I expect there's strong opinions about this.

As I'm relocating DCs, its an opportunity to re-assess carrier interconnect terminations.

I've been reading how copper (CAT7) is still valid with 10Gb/s ethernet and at the same time how the transceiver is a point of latency where the optics must be converted to electrical signal.

I figure the transceiver is also a point of failure that's absent in copper although such an argument must surely factor the qualify of the cable/RJ and it's subsequent handling (but how hard can it be!)
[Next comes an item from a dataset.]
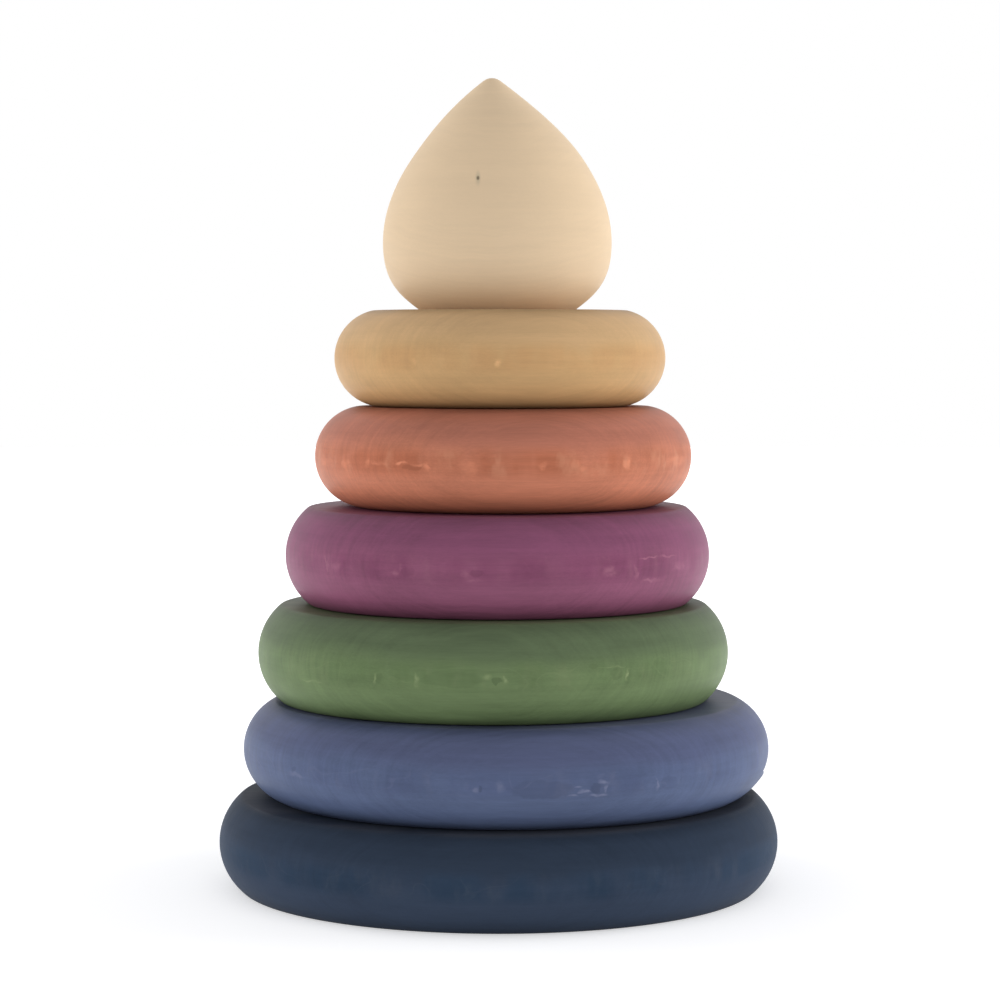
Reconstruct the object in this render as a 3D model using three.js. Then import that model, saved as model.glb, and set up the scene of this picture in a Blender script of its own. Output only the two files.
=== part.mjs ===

* Is copper a valid or even a 'better' choice to terminate carriers in the DC for 1Gb/s and beyond to 10Gb/s? *

PS KISS and risk mitigation rule in my little world. My fallback position is that fibre is still preferred as the 'safe' option especially wrt 10Gb/s. I just want to canvass all options. I don't want to repeat the exercise with the carriers at some future date if I can avoid it. It probably means, sub 1Gb/s top-of-rack kit today (looking at 4948/4900M or Juniper equivalents) and new kit at somewhere near 1Gb/s throughput with a preference to avoid carrier re-cabling.

"With the release of the IEEE 802.3an standard, 10 Gb/s over balanced twisted-pair cabling (10GBASE-T) is the fastest growing and is expected to be the most widely adopted 10GbE option. "

"At 1 Gb/s speeds, balanced twisted-pair compatible electronics offer better latency performance than fibre; however, considering latency at 10 Gb/s, currently fibre components perform better than balanced twisted-pair compatible 10GBASE-T electronics"

"Since optical fibre electronics cannot autonegotiate, a move from 1000BASE-xx to 10GBASE-xx requires a hardware change. In contrast, both 1GbE and 10GbE can be supported by 10GBASE-T balanced twisted-pair compatible equipment."